===== SUPPLIED DATA

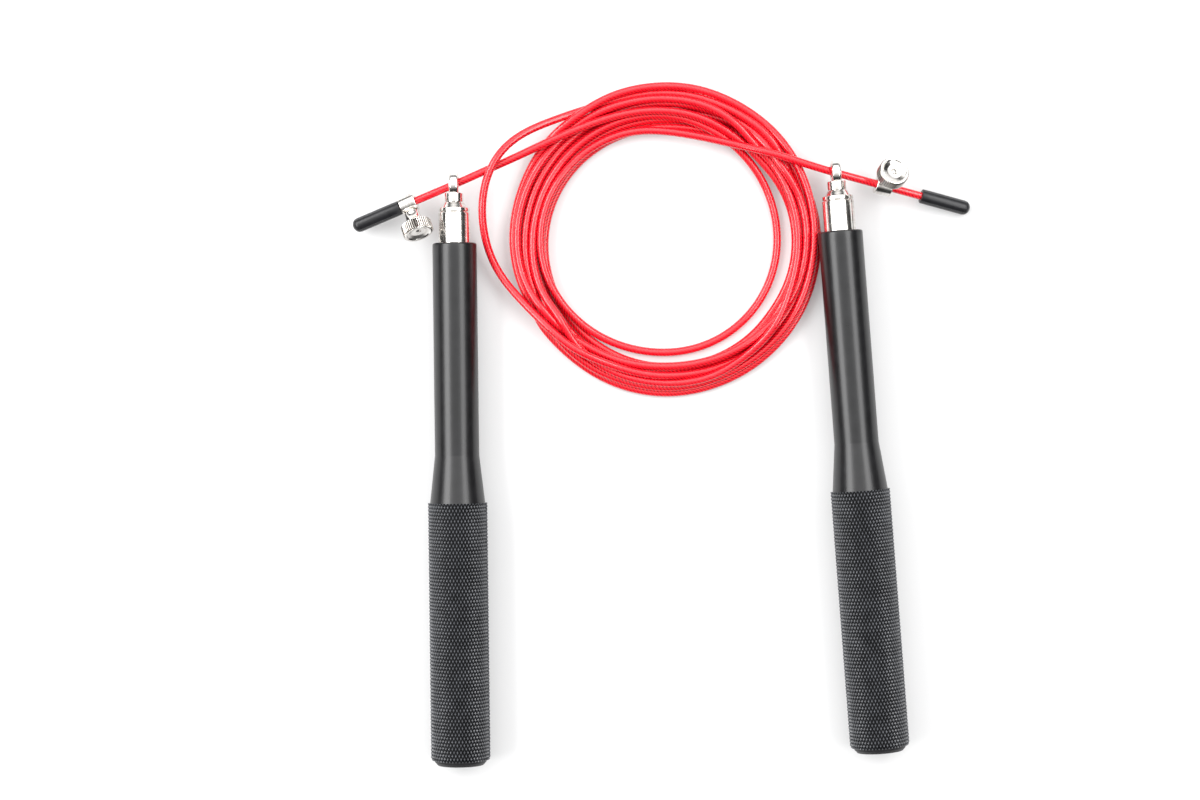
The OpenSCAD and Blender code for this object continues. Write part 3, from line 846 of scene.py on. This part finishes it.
def spline(points, extra, per=6):
    """Centripetal Catmull-Rom curve through points; extra is carried along linearly."""
    p = np.concatenate([[2 * points[0] - points[1]], points, [2 * points[-1] - points[-2]]])
    out, out_extra = [], []
    for i in range(len(points) - 1):
        p0, p1, p2, p3 = p[i:i + 4]
        t1 = np.sqrt(np.linalg.norm(p1 - p0))
        t2 = t1 + np.sqrt(np.linalg.norm(p2 - p1))
        t3 = t2 + np.sqrt(np.linalg.norm(p3 - p2))
        for t in np.linspace(t1, t2, per, endpoint=False):
            a1 = (t1 - t) / t1 * p0 + t / t1 * p1
            a2 = (t2 - t) / (t2 - t1) * p1 + (t - t1) / (t2 - t1) * p2
            a3 = (t3 - t) / (t3 - t2) * p2 + (t - t2) / (t3 - t2) * p3
            b1 = (t2 - t) / t2 * a1 + t / t2 * a2
            b2 = (t3 - t) / (t3 - t1) * a2 + (t - t1) / (t3 - t1) * a3
            out.append((t2 - t) / (t2 - t1) * b1 + (t - t1) / (t2 - t1) * b2)
            f = (t - t1) / (t2 - t1)
            out_extra.append((1 - f) * extra[i] + f * extra[i + 1])
    out.append(points[-1])
    out_extra.append(extra[-1])
    return np.array(out), np.array(out_extra)


STIFF, STEEP = (60.0, 0.22), (35.0, 0.40)   # an arch's bend radius in mm, and its steepest slope
ARCH_REACH, BLOCK_LENGTH, BLOCK_OVERLAP = 70, 45, 60   # mm
# In each round of settling: how far the cable sinks, mm, and how much of the way back to where it was laid
SINK, HOME_PULL = 0.004, np.array([0.02, 0.02, 0.01])


def hump(support, spacing, bend, slope):
    """The lowest line over the supports that a stiff rope can take: arches of the given bend radius."""
    reach = int(ARCH_REACH / spacing)
    k = np.arange(-reach, reach + 1) * spacing
    flat = slope * bend
    drop = np.where(np.abs(k) < flat, k**2 / (2 * bend), flat**2 / (2 * bend) + slope * (np.abs(k) - flat))
    wide = np.concatenate([np.full(reach, -1e3), support, np.full(reach, -1e3)])
    out = np.full(len(support), -1e3)
    for i, d in enumerate(drop):
        out = np.maximum(out, wide[i:i + len(support)] - d)
    return out


def lay_heights(xy, turn, fixed, spacing):
    """Heights found by laying the rope down stretch by stretch, each resting on what lies there."""
    n = len(xy)
    floor = ROPE_D / 2
    z = np.full(n, np.nan)
    placed = np.zeros(n, bool)

    def put(first, last, pressed):
        """Lays the samples whose turn angle is from first to last."""
        whole = np.where((turn >= first) & (turn < last))[0]
        size = int(BLOCK_LENGTH / spacing)
        for start in range(0, len(whole), size):
            block = whole[start:start + size]
            others = np.where(placed)[0]
            support = np.full(len(block), floor)
            for j, i in enumerate(block):
                near = others[np.abs(others - i) > int(4 * ROPE_D / spacing)]
                d2 = ((xy[near] - xy[i]) ** 2).sum(axis=1)
                hit = d2 < ROPE_D**2
                if hit.any():
                    support[j] = max(floor, (z[near[hit]] + np.sqrt(ROPE_D**2 - d2[hit])).max())
            if pressed:
                above = np.maximum(support - SQUASH_FROM, 0)
                support = np.minimum(support, SQUASH_FROM) + SQUASH_ROOM * (1 - np.exp(-above / SQUASH_ROOM))
            span = int(BLOCK_OVERLAP / spacing)
            lead = np.arange(max(0, block[0] - span), block[0])
            lead = lead[placed[lead]]
            after = np.arange(block[-1] + 1, min(n, block[-1] + 1 + span))
            after = after[placed[after]]
            line = np.concatenate([lead, block, after])
            level = np.concatenate([z[lead], support, z[after]])
            loose = np.isnan(fixed[line])
            level = np.where(loose, level, fixed[line])
            arch = hump(level, spacing, *(STIFF if pressed else STEEP))
            z[line] = np.where(loose, arch, fixed[line])
            placed[block] = True

    for stretch in LAY_ORDER:
        put(*stretch)
    return np.where(np.isnan(fixed), z, fixed)


def settle(p, fixed, rounds=240):
    """Lets the laid rope relax: turns push apart, the floor holds them, and bends even out."""
    n = len(p)
    p = p.copy()
    home = p.copy()
    rest = np.linalg.norm(np.diff(p, axis=0), axis=1)
    free = ~fixed
    gap = int(3.2 * ROPE_D / rest.mean())
    for number in range(rounds):
        if number % 8 == 0:               # find again which samples are near each other
            cells = {}
            for i, key in enumerate(map(tuple, np.floor(p[:, :2] / (1.5 * ROPE_D)).astype(int))):
                cells.setdefault(key, []).append(i)
            pairs = []
            for (cx, cy), members in cells.items():
                b = np.array([j for dx in (-1, 0, 1) for dy in (-1, 0, 1)
                              for j in cells.get((cx + dx, cy + dy), ())])
                m = np.array(members)
                d2 = ((p[m][:, None] - p[b][None]) ** 2).sum(axis=2)
                ii, jj = np.where((b[None, :] - m[:, None] > gap) & (d2 < (1.4 * ROPE_D) ** 2))
                pairs.append(np.stack([m[ii], b[jj]]))
            i, j = np.concatenate(pairs, axis=1)
        for stride in (4, 2, 1):
            lap = (p[:-4 * stride] - 4 * p[stride:-3 * stride] + 6 * p[2 * stride:-2 * stride]
                   - 4 * p[3 * stride:-stride] + p[4 * stride:])
            inner = slice(2 * stride, n - 2 * stride)
            p[inner][free[inner]] -= (lap / 16)[free[inner]]
        p[free, 2] -= SINK
        p[free] += (home - p)[free] * HOME_PULL
        for _ in range(2):
            d = p[j] - p[i]
            dist = np.linalg.norm(d, axis=1)
            short = ROPE_D - dist
            hit = short > 0
            push = d[hit] / np.maximum(dist[hit], 1e-6)[:, None] * short[hit, None] * 0.5
            total, count = np.zeros_like(p), np.zeros(n)
            np.add.at(total, i[hit], -push)
            np.add.at(total, j[hit], push)
            np.add.at(count, i[hit], 1)
            np.add.at(count, j[hit], 1)
            p[free] += (total / np.maximum(count, 1)[:, None] * 1.5)[free]
            p[free, 2] = np.maximum(p[free, 2], ROPE_D / 2)
    return p


def rope_centreline(spacing):
    """The laid cable's plan and heights in mm, and which samples its eyes and stops hold in place."""
    points, angle = plan_route()
    curve, turn = spline(points, angle)
    step = np.linalg.norm(np.diff(curve, axis=0), axis=1)
    along = np.concatenate([[0], np.cumsum(step)])
    at = np.arange(0, along[-1], spacing)
    xy = np.stack([np.interp(at, along, curve[:, k]) for k in (0, 1)], axis=1)
    turn = np.interp(at, along, turn)
    xy = smooth(xy, PLAN_SMOOTHING / spacing, keep=int(KEPT_END / spacing))
    fixed = np.full(len(xy), np.nan)
    index = np.arange(len(xy))
    for side in SIDES:
        flat = TAIL_DIR[side][:2]
        reach = (xy - EYE[side][:2]) @ flat / (flat @ flat)
        end = index < END_SAMPLES if side == "left" else index > len(xy) - END_SAMPLES
        held = (reach > -2) & end
        xy[held] = EYE[side][:2] + reach[held, None] * flat
        fixed[held] = EYE[side][2] + reach[held] * TAIL_DIR[side][2]
    z = lay_heights(xy, turn, fixed, spacing)
    return xy, z, ~np.isnan(fixed)


ROPE_SIDES = 24
ROPE_LOBES, LOBE_DEPTH, LOBE_LAY = 6, 0.03, 11.0   # how the wires lift the coating, mm


def cable():
    """The coated wire cable, as a tube along its settled route."""
    xy, z, held = rope_centreline(ROPE_SPACING)
    line = settle(np.column_stack([xy, z]), held)
    line = smooth(line, 1.6 / ROPE_SPACING, keep=6)
    count = len(line)
    step = np.linalg.norm(np.diff(line, axis=0), axis=1)
    along = np.concatenate([[0], np.cumsum(step)])
    forward = np.gradient(line, axis=0)
    forward /= np.linalg.norm(forward, axis=1)[:, None]
    side = np.zeros_like(line)
    side[0] = np.cross(forward[0], (0, 0, 1))
    for i in range(count):
        start = side[i - 1] if i else side[0]
        start = start - forward[i] * (start @ forward[i])
        side[i] = start / np.linalg.norm(start)
    up = np.cross(forward, side)
    angle = np.linspace(0, math.tau, ROPE_SIDES, endpoint=False)
    lobes = np.cos(ROPE_LOBES * (angle[None] + math.tau * along[:, None] / LOBE_LAY))
    radius = ROPE_D / 2 - LOBE_DEPTH * (0.5 - 0.5 * lobes)
    points = (line[:, None] + radius[..., None] * (np.cos(angle)[None, :, None] * side[:, None]
                                                   + np.sin(angle)[None, :, None] * up[:, None]))
    points = np.concatenate([points.reshape(-1, 3), line[:1], line[-1:]]) * MM
    ring, spoke = np.meshgrid(np.arange(count - 1), np.arange(ROPE_SIDES), indexing="ij")
    ring, spoke = ring.ravel(), spoke.ravel()
    after = (spoke + 1) % ROPE_SIDES
    quads = np.stack([ring * ROPE_SIDES + spoke, (ring + 1) * ROPE_SIDES + spoke,
                      (ring + 1) * ROPE_SIDES + after, ring * ROPE_SIDES + after], axis=1)
    u, v = spoke / ROPE_SIDES, (spoke + 1) / ROPE_SIDES
    uvs = np.stack([np.stack([u, along[ring]], 1), np.stack([u, along[ring + 1]], 1),
                    np.stack([v, along[ring + 1]], 1), np.stack([v, along[ring]], 1)], axis=1)
    hub = count * ROPE_SIDES
    ends = [(hub, (k + 1) % ROPE_SIDES, k) for k in range(ROPE_SIDES)]
    ends += [(hub + 1, (count - 1) * ROPE_SIDES + k, (count - 1) * ROPE_SIDES + (k + 1) % ROPE_SIDES)
             for k in range(ROPE_SIDES)]
    end_uvs = [((0, 0), (0, 0), (0, 0))] * len(ends)
    mesh = build_mesh("cable", points, quads.tolist() + ends, uvs.tolist() + end_uvs)
    piece = add_piece("cable", mesh, "red_cable_coating", 60)
    finish_piece(piece, "cable", "red_cable_coating", "cable_coil", "cable_left_tail", "cable_right_tail")
    return piece, line * MM, along[-1] * MM


# ---------------------------------------------------------------- the object

make_camera()
make_world()
for name, (location, size, watts) in SOFTBOXES.items():
    make_softbox(name, location, size, watts)
make_floor(studio_floor())

rope, rope_path, rope_length = cable()
on_cable = []
for side in SIDES:
    place = handle_place(side)
    handle_shell(side, place)
    butt_plug(side, place)
    housing(side, place)
    nose(side, place)
    eye(side, place)
    on_cable += [stop(side), thumb_screw(side), cap(side)]

# What the pieces inside are made of, by the last word of their names
INSIDE = {"race": "bearing_steel", "balls": "bearing_steel", "cage": "cage_brass", "sleeve": "plain_steel",
          "washer": "plain_steel", "nut": "plain_steel"}
for name, node in frame["nodes"].items():
    slot = INSIDE.get(name.split("_")[-1])
    if slot:
        for material_slot in node.material_slots:
            material_slot.material = MATERIALS[slot]

bpy.context.scene.view_settings.view_transform = "Standard"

==========

▸ INSTRUCTION
Quote only the stretch of lines that starts the data above and ends with the line containing "SINK, HOME_PULL = 0.004, np.array([0.02, 0.02, 0.01])", both included.

▸ TASK ANSWER
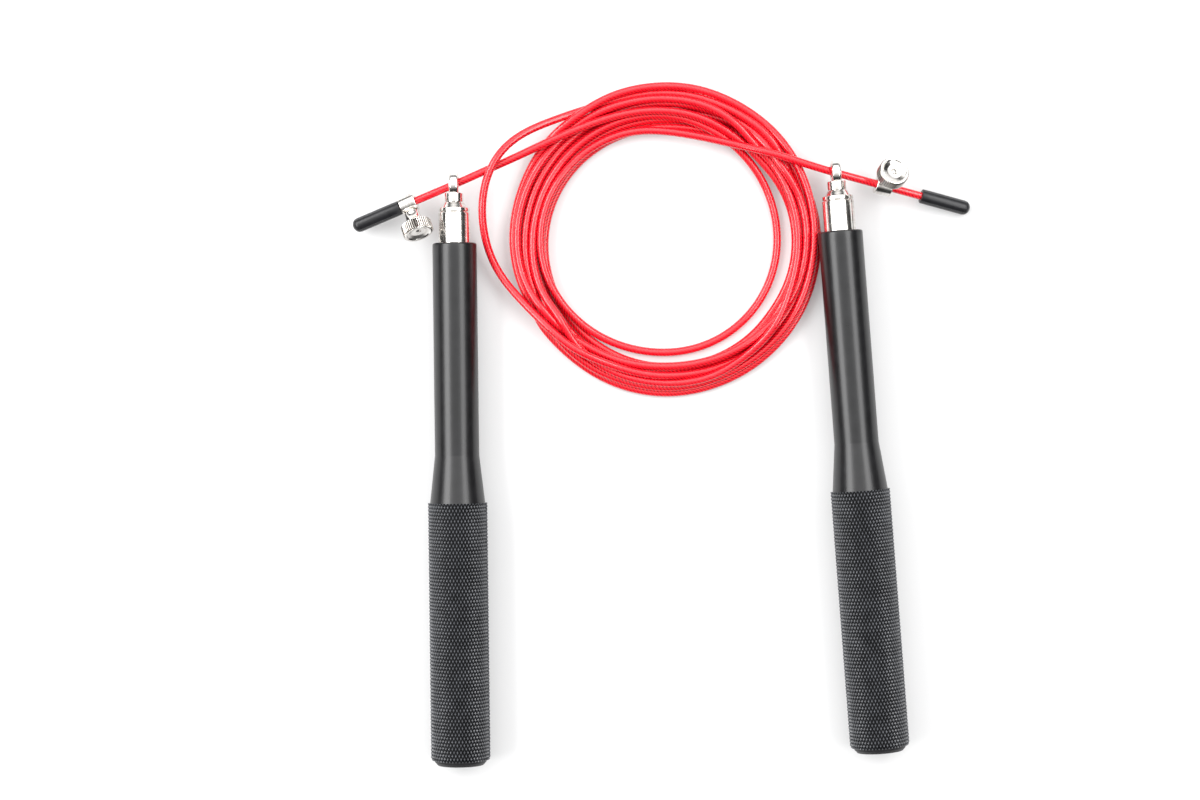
The OpenSCAD and Blender code for this object continues. Write part 3, from line 846 of scene.py on. This part finishes it.
def spline(points, extra, per=6):
    """Centripetal Catmull-Rom curve through points; extra is carried along linearly."""
    p = np.concatenate([[2 * points[0] - points[1]], points, [2 * points[-1] - points[-2]]])
    out, out_extra = [], []
    for i in range(len(points) - 1):
        p0, p1, p2, p3 = p[i:i + 4]
        t1 = np.sqrt(np.linalg.norm(p1 - p0))
        t2 = t1 + np.sqrt(np.linalg.norm(p2 - p1))
        t3 = t2 + np.sqrt(np.linalg.norm(p3 - p2))
        for t in np.linspace(t1, t2, per, endpoint=False):
            a1 = (t1 - t) / t1 * p0 + t / t1 * p1
            a2 = (t2 - t) / (t2 - t1) * p1 + (t - t1) / (t2 - t1) * p2
            a3 = (t3 - t) / (t3 - t2) * p2 + (t - t2) / (t3 - t2) * p3
            b1 = (t2 - t) / t2 * a1 + t / t2 * a2
            b2 = (t3 - t) / (t3 - t1) * a2 + (t - t1) / (t3 - t1) * a3
            out.append((t2 - t) / (t2 - t1) * b1 + (t - t1) / (t2 - t1) * b2)
            f = (t - t1) / (t2 - t1)
            out_extra.append((1 - f) * extra[i] + f * extra[i + 1])
    out.append(points[-1])
    out_extra.append(extra[-1])
    return np.array(out), np.array(out_extra)


STIFF, STEEP = (60.0, 0.22), (35.0, 0.40)   # an arch's bend radius in mm, and its steepest slope
ARCH_REACH, BLOCK_LENGTH, BLOCK_OVERLAP = 70, 45, 60   # mm
# In each round of settling: how far the cable sinks, mm, and how much of the way back to where it was laid
SINK, HOME_PULL = 0.004, np.array([0.02, 0.02, 0.01])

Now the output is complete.